Material >>
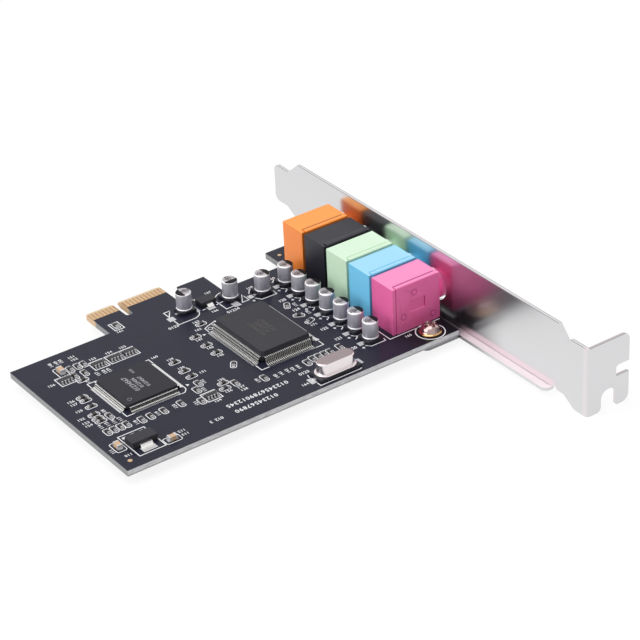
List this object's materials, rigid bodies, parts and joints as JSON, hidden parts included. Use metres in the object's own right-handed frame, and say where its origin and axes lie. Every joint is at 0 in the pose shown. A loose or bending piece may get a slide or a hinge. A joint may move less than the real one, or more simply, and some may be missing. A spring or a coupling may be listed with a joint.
{
  "type": "pci sound card",
  "caption": "Internal computer sound card: board with edge connector, chips and capacitors, coloured audio jacks and a slotted steel bracket.",
  "frame": {"origin": "middle of the bounding box at its lowest level, which is the level of the bracket tab's lower edge", "axes": "+X out through the bracket, +Y towards the edge connector and along the bracket, +Z from the solder side to the component side"},
  "size_m": [0.1058, 0.12, 0.0201],
  "materials": {
    "black_plastic": "moulded plastic",
    "black_resin": "moulded resin",
    "can_aluminium": "satin aluminium",
    "dark_ceramic": "dark glaze",
    "gold_plate": "thin gold plating",
    "light_blue_plastic": "satin plastic",
    "light_green_plastic": "satin plastic",
    "nickel": "satin nickel",
    "orange_plastic": "satin plastic",
    "pink_plastic": "satin plastic",
    "polished_steel": "polished bare steel sheet",
    "screw_steel": "yellow passivated steel",
    "solder": "solder",
    "solder_mask": "satin solder mask over glass laminate",
    "spring_brass": "tinned spring brass",
    "tan_ceramic": "bare ceramic",
    "tin": "tin plating"
  },
  "bodies": {
    "root": {"circuit_board": "solder_mask", "edge_contacts": "gold_plate", "bracket": "polished_steel", "mounting_screws": "screw_steel", "solder_joints": "solder", "capacitor_leads": "tin", "bridge_chip_body": "black_resin", "bridge_chip_leads": "tin", "audio_chip_body": "black_resin", "audio_chip_leads": "tin", "crystal_can": "nickel", "crystal_base": "black_plastic", "crystal_leads": "tin", "regulator_body": "black_resin", "regulator_leads": "tin", "power_transistor_body": "black_resin", "power_transistor_leads": "tin", "large_ceramic_capacitors": "tan_ceramic", "ceramic_capacitors": "tan_ceramic", "chip_resistors": "dark_ceramic", "resistor_arrays": "dark_ceramic", "jack_housing_1": "pink_plastic", "jack_cover_1": "pink_plastic", "jack_contacts_1": "spring_brass", "jack_housing_2": "light_blue_plastic", "jack_cover_2": "light_blue_plastic", "jack_contacts_2": "spring_brass", "jack_housing_3": "light_green_plastic", "jack_cover_3": "light_green_plastic", "jack_contacts_3": "spring_brass", "jack_housing_4": "black_plastic", "jack_cover_4": "black_plastic", "jack_contacts_4": "spring_brass", "jack_housing_5": "orange_plastic", "jack_cover_5": "orange_plastic", "jack_contacts_5": "spring_brass", "capacitor_can_1": "can_aluminium", "capacitor_base_1": "black_plastic", "capacitor_can_2": "can_aluminium", "capacitor_base_2": "black_plastic", "capacitor_can_3": "can_aluminium", "capacitor_base_3": "black_plastic", "capacitor_can_4": "can_aluminium", "capacitor_base_4": "black_plastic", "capacitor_can_5": "can_aluminium", "capacitor_base_5": "black_plastic", "capacitor_can_6": "can_aluminium", "capacitor_base_6": "black_plastic", "capacitor_can_7": "can_aluminium", "capacitor_base_7": "black_plastic", "capacitor_can_8": "can_aluminium", "capacitor_base_8": "black_plastic", "capacitor_can_9": "can_aluminium", "capacitor_base_9": "black_plastic", "capacitor_can_10": "can_aluminium", "capacitor_base_10": "black_plastic"}
  },
  "joints": []
}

What is required >> Output the listing above word for word.

Result for this exercise >>
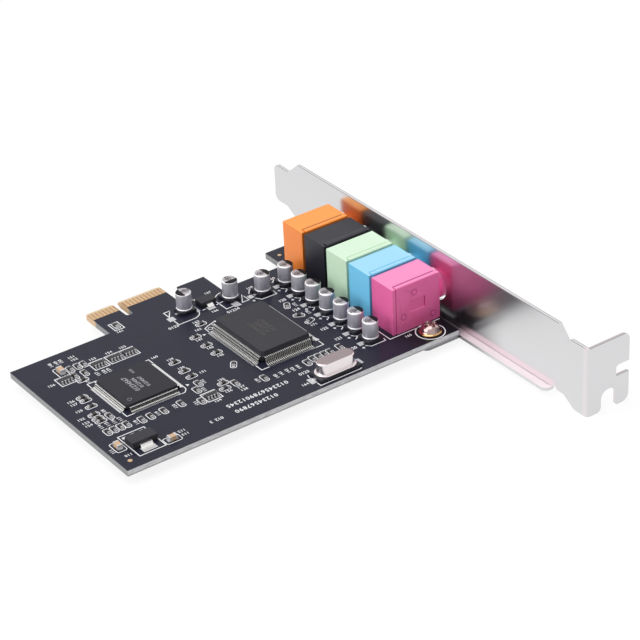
List this object's materials, rigid bodies, parts and joints as JSON, hidden parts included. Use metres in the object's own right-handed frame, and say where its origin and axes lie. Every joint is at 0 in the pose shown. A loose or bending piece may get a slide or a hinge. A joint may move less than the real one, or more simply, and some may be missing. A spring or a coupling may be listed with a joint.
{
  "type": "pci sound card",
  "caption": "Internal computer sound card: board with edge connector, chips and capacitors, coloured audio jacks and a slotted steel bracket.",
  "frame": {"origin": "middle of the bounding box at its lowest level, which is the level of the bracket tab's lower edge", "axes": "+X out through the bracket, +Y towards the edge connector and along the bracket, +Z from the solder side to the component side"},
  "size_m": [0.1058, 0.12, 0.0201],
  "materials": {
    "black_plastic": "moulded plastic",
    "black_resin": "moulded resin",
    "can_aluminium": "satin aluminium",
    "dark_ceramic": "dark glaze",
    "gold_plate": "thin gold plating",
    "light_blue_plastic": "satin plastic",
    "light_green_plastic": "satin plastic",
    "nickel": "satin nickel",
    "orange_plastic": "satin plastic",
    "pink_plastic": "satin plastic",
    "polished_steel": "polished bare steel sheet",
    "screw_steel": "yellow passivated steel",
    "solder": "solder",
    "solder_mask": "satin solder mask over glass laminate",
    "spring_brass": "tinned spring brass",
    "tan_ceramic": "bare ceramic",
    "tin": "tin plating"
  },
  "bodies": {
    "root": {"circuit_board": "solder_mask", "edge_contacts": "gold_plate", "bracket": "polished_steel", "mounting_screws": "screw_steel", "solder_joints": "solder", "capacitor_leads": "tin", "bridge_chip_body": "black_resin", "bridge_chip_leads": "tin", "audio_chip_body": "black_resin", "audio_chip_leads": "tin", "crystal_can": "nickel", "crystal_base": "black_plastic", "crystal_leads": "tin", "regulator_body": "black_resin", "regulator_leads": "tin", "power_transistor_body": "black_resin", "power_transistor_leads": "tin", "large_ceramic_capacitors": "tan_ceramic", "ceramic_capacitors": "tan_ceramic", "chip_resistors": "dark_ceramic", "resistor_arrays": "dark_ceramic", "jack_housing_1": "pink_plastic", "jack_cover_1": "pink_plastic", "jack_contacts_1": "spring_brass", "jack_housing_2": "light_blue_plastic", "jack_cover_2": "light_blue_plastic", "jack_contacts_2": "spring_brass", "jack_housing_3": "light_green_plastic", "jack_cover_3": "light_green_plastic", "jack_contacts_3": "spring_brass", "jack_housing_4": "black_plastic", "jack_cover_4": "black_plastic", "jack_contacts_4": "spring_brass", "jack_housing_5": "orange_plastic", "jack_cover_5": "orange_plastic", "jack_contacts_5": "spring_brass", "capacitor_can_1": "can_aluminium", "capacitor_base_1": "black_plastic", "capacitor_can_2": "can_aluminium", "capacitor_base_2": "black_plastic", "capacitor_can_3": "can_aluminium", "capacitor_base_3": "black_plastic", "capacitor_can_4": "can_aluminium", "capacitor_base_4": "black_plastic", "capacitor_can_5": "can_aluminium", "capacitor_base_5": "black_plastic", "capacitor_can_6": "can_aluminium", "capacitor_base_6": "black_plastic", "capacitor_can_7": "can_aluminium", "capacitor_base_7": "black_plastic", "capacitor_can_8": "can_aluminium", "capacitor_base_8": "black_plastic", "capacitor_can_9": "can_aluminium", "capacitor_base_9": "black_plastic", "capacitor_can_10": "can_aluminium", "capacitor_base_10": "black_plastic"}
  },
  "joints": []
}